TMAC meets once per month and reports directly to me, the Chief Executive Officer. These meetings are informative, eye-opening, and generate a great deal of feedback — both good and bad. During our first few monthly gatherings, I realized that our providers did not grasp the entire picture and neither did management! There were many questions concerning why we did something, or what purpose was behind a particular decision. It dawned on me that team members had been looking at the same problem from two entirely different perspectives without the benefit of full context. Upon this realization, I immediately turned to our ZOLL® Data Systems’ RescueNet® reporting application and began to share the data behind the actions with the team. As I reviewed the data and explained its value in support of decisions made, the team found common ground, and the discussion started to become more unified, meaningful, and productive.
Inclusive Decision Making Improves Retention and Fosters Accountability
Two things occurred when I began to share data with the TMAC. First, we began looking at the hard data (quantitative) in tandem with the team’s feedback and emotions (qualitative) in response to the data. The combined view of quantitative and qualitative datasets suddenly created a different tone and rejuvenated the conversation. Simply stated, we created an environment of transparency that allowed us to understand one another and create a more synergistic team. Second, our field providers began to understand the business component of operations, while leadership better understood and acknowledged the operational and emotional impacts decisions were having on field providers.
Collectively, we have started to build new protocols and policies that allow our organization to meet operational objectives while maintaining focus on our clinicians and customers. Provider feedback has much greater impact on our organization’s culture and decision making than it did before the TMAC, and this has had a positive effect on retention. The TMAC has a significant degree of autonomy, and as a result, the committee not only produces and submits proposals, but also holds its members accountable for their actions. We all have a firm understanding that the data justifies operational and policy reforms, and that with these changes come higher expectations for individual ownership and accountability.

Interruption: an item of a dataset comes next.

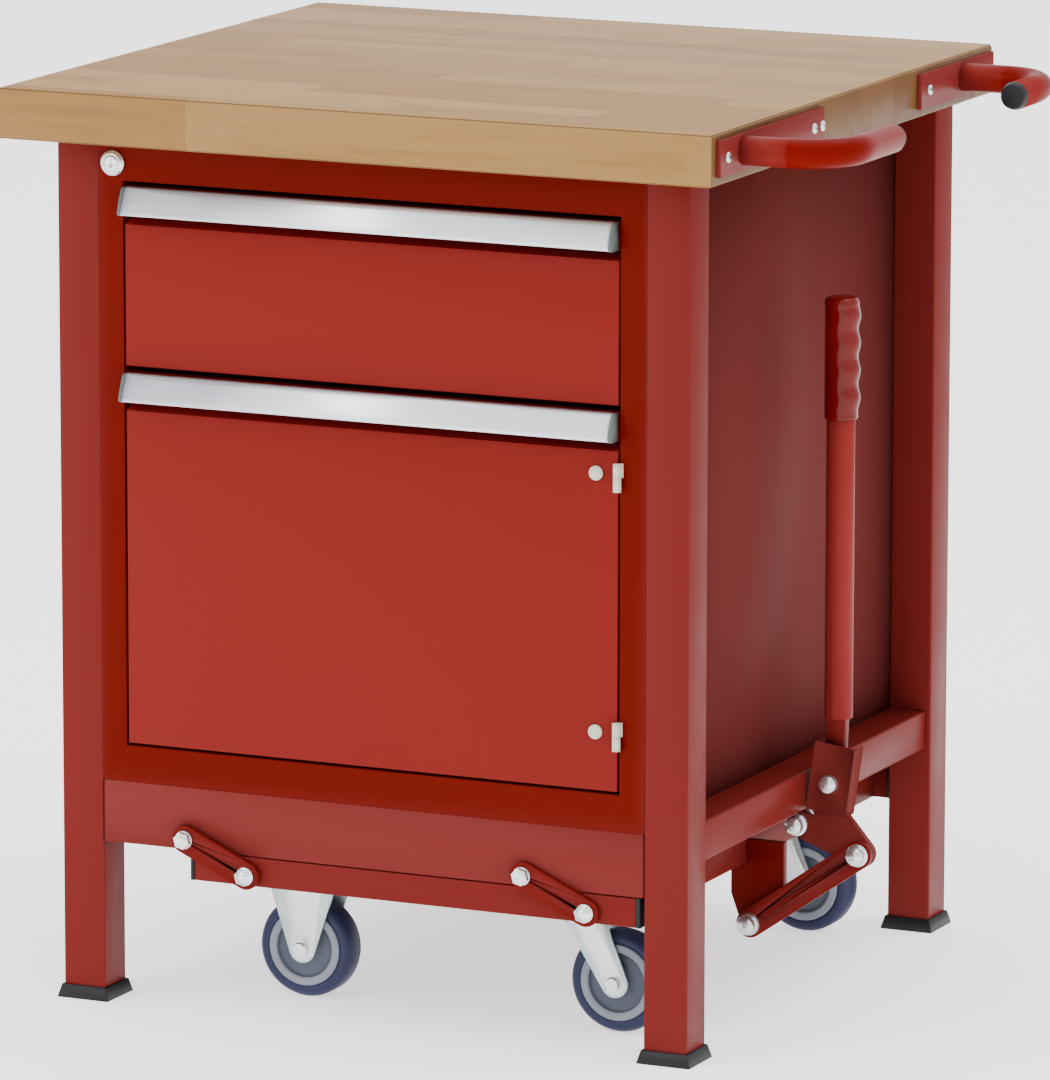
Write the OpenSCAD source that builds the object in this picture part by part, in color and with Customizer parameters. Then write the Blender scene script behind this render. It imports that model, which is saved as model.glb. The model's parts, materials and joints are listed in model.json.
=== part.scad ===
// Workbench with one drawer and one cupboard on a lever-operated caster chassis.
// Frame: X to the right, Y to the back, Z up; origin on the floor under the middle of the box.
// Lengths in millimetres. Working positions are counted from the worktop's front left corner.

/* [Worktop] */
// Worktop length from left to right
top_w = 750; // [600:10:1200]
// Worktop depth from front to back
top_d = 700; // [600:10:800]
// Worktop thickness
top_t = 50; // [30:1:60]
// Height of the worktop's upper face
top_h = 905; // [800:5:1000]

/* [Frame] */
// Side of the square leg tube
leg = 45; // [35:1:60]
// Worktop overhang at the left and right ends
over_x = 41; // [10:1:80]
// Distance from worktop front edge to the leg faces
over_y = 46; // [10:1:80]
// Wall of the steel tubes
wall = 2; // [1.5:0.5:4]
// Height of the plastic foot boots
foot_h = 13; // [8:1:25]

/* [Cabinet] */
// Underside of the cabinet
cab_z = 223; // [200:1:300]
// Width of the upright face stiles
stile = 26; // [18:1:40]
// Height of the upper face border
border_top = 40; // [25:1:60]
// Height of the lower face border
border_bot = 36; // [20:1:60]
// Top of the door
door_z1 = 628; // [450:1:700]
// Height of the shelf
shelf_z = 430; // [300:5:560]

/* [Handles] */
// Outer radius of the handle tubes
hand_r = 14; // [10:1:20]
// Radius of the bend on its centre line
hand_bend = 50; // [35:1:70]
// Reach of the handle's centre line past the worktop end
hand_reach = 100; // [80:1:140]

/* [Casters] */
// Wheel radius
wheel_r = 50; // [40:1:62]
// Wheel width
wheel_w = 32; // [24:1:40]
// Swivel offset between king pin and axle
trail = 32; // [20:1:45]

/* [Hidden] */
$fn = 48;
leg_x0 = over_x;
leg_x1 = top_w - over_x - leg;
leg_y0 = over_y;
leg_y1 = top_d - leg;
in_x0 = leg_x0 + leg;
in_x1 = leg_x1;
face_y = leg_y0;
back_y = top_d;
top_z0 = top_h - top_t;
org_x = (top_w + hand_reach + hand_r) / 2;
stud_out = 15;
org_y = (top_d + stud_out) / 2;
open_x0 = in_x0 + stile;
open_x1 = in_x1 - stile;
open_z0 = cab_z + border_bot;
open_z1 = top_z0 - border_top;
front_x0 = open_x0 + 2.5;
front_x1 = open_x1 - 2.5;
door_z0 = open_z0 + 3;
drw_z0 = door_z1 + 7;
drw_z1 = open_z1 - 5;
rail_z0 = 161;
rail_h = 62;
side_z0 = 190;
side_h = 39;
arm_ax = [178, 540];
arm_az = 172.5;
arm_dx = 66;
arm_dz = -30;
arm_w = 27;
arm_t = 7;
pin_r = 4;
run_fit = 0.05;
seam = 0.05;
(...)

Simon Sinek, internationally known speaker and author, says, “There are only two ways to influence human behavior: you can manipulate it, or you can inspire it.” When we open the data doors to our teams, we build trust in leadership. Sharing data only when it is “good” is not sufficient or transparent. Our teams need to know the areas in which we need to improve, and they want to rejoice as a team when we hit our targets and objectives.
Today’s EMS workforce is multi-generational, and our organization reflects that. Our diverse team is bound by a common desire to have profound impact through their work. Team member empowerment characterizes the way we must lead in 2021 if we want to retain good people and be effective as organizations. Leadership is relational. Strong relationships require trust, transparency, and open dialogue. When we develop relationships throughout the organization and empower team members to effectively utilize quantitative and qualitative data to drive decisions and reform processes, we cultivate sustainable, healthy organizations.